Proceedings of 13th International Conference of the ERCIM Working Group on Computational and Methodological Statistics (Virtual CMStatistics 2020)
ECOSTA ECONOMETRICS AND STATISTICS
It often occurs in practice that it is sensible to give different weights to the variables involved in multivariate data analysis. The same holds for compositional data as multivariate observations carrying relative information, such as proportions or percentages. It can be convenient to apply weights to, for example, better accommodate differences in the quality of the measurements, the occurrence of zeros and missing values, or generally to highlight some specific features of compositional variables (i.e. parts of a whole). The characterisation of compositional data as elements of a Bayes space enables the definition of a formal framework to implement weighting schemes for the parts of a composition.

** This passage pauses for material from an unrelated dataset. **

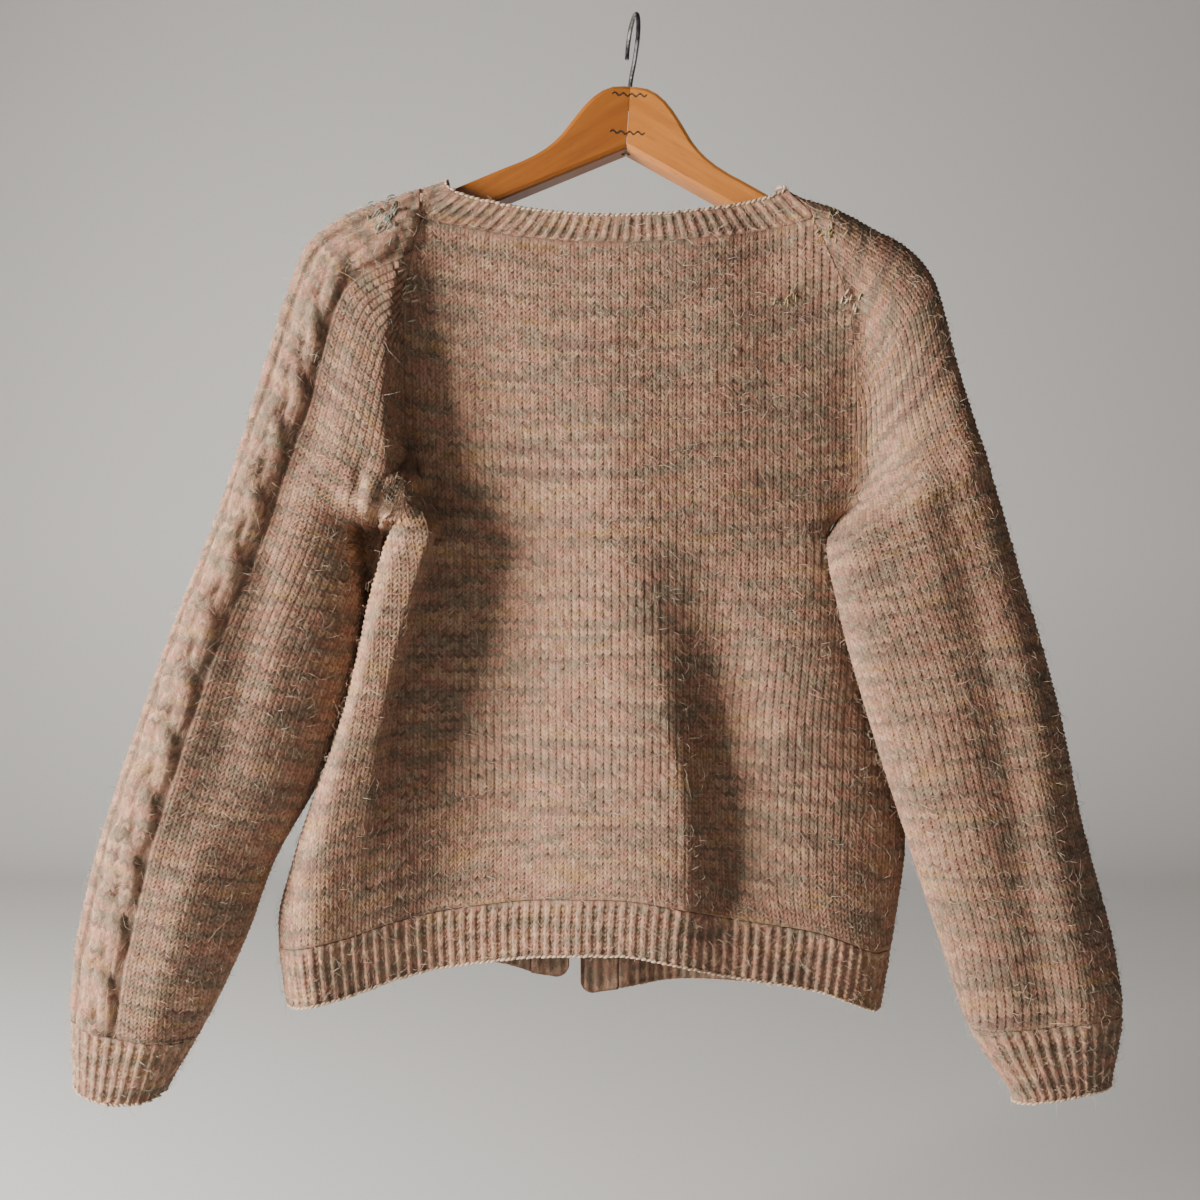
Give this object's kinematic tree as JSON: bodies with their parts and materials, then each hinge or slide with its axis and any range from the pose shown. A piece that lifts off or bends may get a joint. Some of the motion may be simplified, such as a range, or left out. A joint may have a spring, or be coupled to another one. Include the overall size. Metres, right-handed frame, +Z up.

This is formally achieved by considering a reference measure in the Bayes space alternative to the common uniform measure via the well-known chain rule. Unweighted centred log-ratio (clr) coefficients and isometric log-ratio (ilr) coordinates then allow representing compositions in the real space equipped with the (unweighted) Euclidean geometry, where ordinary multivariate statistical methods can be used and interpreted. We present these formal developments and use them to introduce a general approach to weighting parts in compositional data analysis. We demonstrate its practical usefulness on simulated and real-world data sets in the context of the earth sciences.